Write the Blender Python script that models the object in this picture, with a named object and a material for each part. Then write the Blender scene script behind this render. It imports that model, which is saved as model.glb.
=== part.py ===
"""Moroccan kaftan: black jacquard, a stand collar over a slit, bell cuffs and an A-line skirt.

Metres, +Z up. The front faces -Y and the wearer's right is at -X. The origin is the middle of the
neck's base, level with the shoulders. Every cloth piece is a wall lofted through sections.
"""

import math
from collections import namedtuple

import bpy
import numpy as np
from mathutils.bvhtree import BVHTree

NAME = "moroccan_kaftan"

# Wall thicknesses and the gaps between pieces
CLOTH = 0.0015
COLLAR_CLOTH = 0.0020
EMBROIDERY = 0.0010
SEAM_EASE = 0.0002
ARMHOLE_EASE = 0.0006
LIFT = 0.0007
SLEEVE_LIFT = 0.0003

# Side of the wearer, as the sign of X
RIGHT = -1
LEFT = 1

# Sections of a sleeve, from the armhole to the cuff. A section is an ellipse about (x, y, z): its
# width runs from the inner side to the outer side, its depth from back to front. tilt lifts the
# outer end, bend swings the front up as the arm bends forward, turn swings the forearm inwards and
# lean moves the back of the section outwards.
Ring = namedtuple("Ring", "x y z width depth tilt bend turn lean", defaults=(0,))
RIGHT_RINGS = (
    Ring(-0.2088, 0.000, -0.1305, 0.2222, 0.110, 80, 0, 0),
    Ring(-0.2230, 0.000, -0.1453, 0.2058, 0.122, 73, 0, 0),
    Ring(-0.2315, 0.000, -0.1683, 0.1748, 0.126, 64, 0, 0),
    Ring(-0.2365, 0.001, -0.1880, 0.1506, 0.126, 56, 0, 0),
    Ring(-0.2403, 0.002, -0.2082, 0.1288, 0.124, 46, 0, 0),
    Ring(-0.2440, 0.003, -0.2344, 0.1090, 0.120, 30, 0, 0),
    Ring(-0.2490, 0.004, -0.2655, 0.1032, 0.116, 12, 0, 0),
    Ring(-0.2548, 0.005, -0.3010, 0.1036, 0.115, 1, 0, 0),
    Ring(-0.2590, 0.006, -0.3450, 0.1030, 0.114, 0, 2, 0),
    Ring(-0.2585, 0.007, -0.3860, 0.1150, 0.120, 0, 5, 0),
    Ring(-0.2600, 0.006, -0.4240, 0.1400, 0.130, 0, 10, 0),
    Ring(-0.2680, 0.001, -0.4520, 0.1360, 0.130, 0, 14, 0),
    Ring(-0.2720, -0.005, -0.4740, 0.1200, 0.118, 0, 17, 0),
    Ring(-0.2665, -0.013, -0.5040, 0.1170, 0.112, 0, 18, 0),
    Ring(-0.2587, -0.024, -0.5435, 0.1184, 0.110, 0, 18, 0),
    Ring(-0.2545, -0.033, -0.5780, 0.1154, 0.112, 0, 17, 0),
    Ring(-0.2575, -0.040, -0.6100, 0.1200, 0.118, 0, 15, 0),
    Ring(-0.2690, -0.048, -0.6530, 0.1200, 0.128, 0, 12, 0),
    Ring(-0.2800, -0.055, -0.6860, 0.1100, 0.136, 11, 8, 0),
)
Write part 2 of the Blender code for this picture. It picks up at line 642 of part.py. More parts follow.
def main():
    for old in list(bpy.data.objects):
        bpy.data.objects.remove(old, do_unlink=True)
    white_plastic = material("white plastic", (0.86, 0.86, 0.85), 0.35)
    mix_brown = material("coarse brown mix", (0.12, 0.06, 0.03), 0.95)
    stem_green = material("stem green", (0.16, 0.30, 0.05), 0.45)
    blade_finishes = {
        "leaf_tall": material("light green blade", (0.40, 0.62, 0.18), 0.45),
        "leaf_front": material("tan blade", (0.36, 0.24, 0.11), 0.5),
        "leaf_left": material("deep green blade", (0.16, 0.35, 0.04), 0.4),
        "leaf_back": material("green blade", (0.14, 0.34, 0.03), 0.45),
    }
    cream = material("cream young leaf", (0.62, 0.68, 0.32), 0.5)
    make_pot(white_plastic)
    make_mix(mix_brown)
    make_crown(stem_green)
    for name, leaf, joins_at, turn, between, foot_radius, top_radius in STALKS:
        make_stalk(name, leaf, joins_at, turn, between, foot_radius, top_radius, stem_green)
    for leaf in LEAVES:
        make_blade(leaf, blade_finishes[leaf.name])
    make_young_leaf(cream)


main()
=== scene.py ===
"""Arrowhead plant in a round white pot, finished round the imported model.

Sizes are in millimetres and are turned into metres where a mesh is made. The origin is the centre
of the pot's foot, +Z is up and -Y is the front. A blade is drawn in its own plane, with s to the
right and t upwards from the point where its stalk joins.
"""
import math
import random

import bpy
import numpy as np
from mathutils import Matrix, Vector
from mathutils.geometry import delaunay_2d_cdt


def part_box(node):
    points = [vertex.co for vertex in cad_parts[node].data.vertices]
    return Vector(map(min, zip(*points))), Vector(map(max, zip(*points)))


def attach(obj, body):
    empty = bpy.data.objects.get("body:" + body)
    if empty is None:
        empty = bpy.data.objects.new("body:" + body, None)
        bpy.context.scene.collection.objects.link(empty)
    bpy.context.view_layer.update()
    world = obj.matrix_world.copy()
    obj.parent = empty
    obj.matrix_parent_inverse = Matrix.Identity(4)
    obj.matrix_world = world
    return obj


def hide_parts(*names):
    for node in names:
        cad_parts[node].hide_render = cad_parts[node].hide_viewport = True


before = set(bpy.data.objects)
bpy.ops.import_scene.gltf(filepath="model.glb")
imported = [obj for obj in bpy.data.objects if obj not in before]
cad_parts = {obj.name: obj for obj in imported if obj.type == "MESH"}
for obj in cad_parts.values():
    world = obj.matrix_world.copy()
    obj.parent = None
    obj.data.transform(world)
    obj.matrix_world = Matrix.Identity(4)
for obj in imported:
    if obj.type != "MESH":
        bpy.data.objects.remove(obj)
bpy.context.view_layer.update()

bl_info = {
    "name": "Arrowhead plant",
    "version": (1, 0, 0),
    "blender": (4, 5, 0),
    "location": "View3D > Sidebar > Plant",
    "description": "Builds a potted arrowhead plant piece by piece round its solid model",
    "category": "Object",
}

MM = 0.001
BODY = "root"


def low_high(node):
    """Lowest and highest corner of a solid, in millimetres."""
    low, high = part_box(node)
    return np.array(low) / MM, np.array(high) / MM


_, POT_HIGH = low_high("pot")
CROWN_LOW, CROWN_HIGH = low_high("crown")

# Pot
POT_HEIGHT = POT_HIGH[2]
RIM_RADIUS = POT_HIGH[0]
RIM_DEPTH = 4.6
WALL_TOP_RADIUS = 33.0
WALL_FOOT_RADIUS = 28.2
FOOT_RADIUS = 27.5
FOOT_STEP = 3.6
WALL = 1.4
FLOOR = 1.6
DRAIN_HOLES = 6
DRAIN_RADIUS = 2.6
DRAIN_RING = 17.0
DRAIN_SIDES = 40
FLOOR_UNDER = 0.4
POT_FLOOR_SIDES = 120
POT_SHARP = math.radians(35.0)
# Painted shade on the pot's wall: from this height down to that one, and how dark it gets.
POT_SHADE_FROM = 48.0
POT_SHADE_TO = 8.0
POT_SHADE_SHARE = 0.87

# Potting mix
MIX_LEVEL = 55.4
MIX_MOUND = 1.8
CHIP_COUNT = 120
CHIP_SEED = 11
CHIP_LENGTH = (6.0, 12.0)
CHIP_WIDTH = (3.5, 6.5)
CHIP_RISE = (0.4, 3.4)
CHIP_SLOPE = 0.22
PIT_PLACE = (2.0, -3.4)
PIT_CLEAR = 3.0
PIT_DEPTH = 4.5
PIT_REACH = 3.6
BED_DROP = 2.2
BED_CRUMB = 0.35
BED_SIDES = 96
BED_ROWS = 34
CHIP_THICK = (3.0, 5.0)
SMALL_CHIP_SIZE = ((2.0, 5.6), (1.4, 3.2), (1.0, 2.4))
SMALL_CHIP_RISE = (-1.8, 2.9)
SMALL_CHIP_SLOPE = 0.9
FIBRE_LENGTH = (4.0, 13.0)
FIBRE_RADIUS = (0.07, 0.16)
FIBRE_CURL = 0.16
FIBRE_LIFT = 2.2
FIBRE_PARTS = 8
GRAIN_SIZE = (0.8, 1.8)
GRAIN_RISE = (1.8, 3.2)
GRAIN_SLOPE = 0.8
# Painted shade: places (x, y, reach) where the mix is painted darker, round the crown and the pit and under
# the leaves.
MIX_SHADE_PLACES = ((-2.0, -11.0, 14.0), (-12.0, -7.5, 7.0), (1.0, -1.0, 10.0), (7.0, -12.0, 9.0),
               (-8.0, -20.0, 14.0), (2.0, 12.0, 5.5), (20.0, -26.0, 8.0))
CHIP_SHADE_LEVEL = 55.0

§

§ **Written task**:
Repeat, exactly as they stand above, the lines from the line with "for leaf in" to the line with "from mathutils.geometry import", both lines included.

§ **Written solution**:
    for leaf in LEAVES:
        make_blade(leaf, blade_finishes[leaf.name])
    make_young_leaf(cream)


main()
=== scene.py ===
"""Arrowhead plant in a round white pot, finished round the imported model.

Sizes are in millimetres and are turned into metres where a mesh is made. The origin is the centre
of the pot's foot, +Z is up and -Y is the front. A blade is drawn in its own plane, with s to the
right and t upwards from the point where its stalk joins.
"""
import math
import random

import bpy
import numpy as np
from mathutils import Matrix, Vector
from mathutils.geometry import delaunay_2d_cdt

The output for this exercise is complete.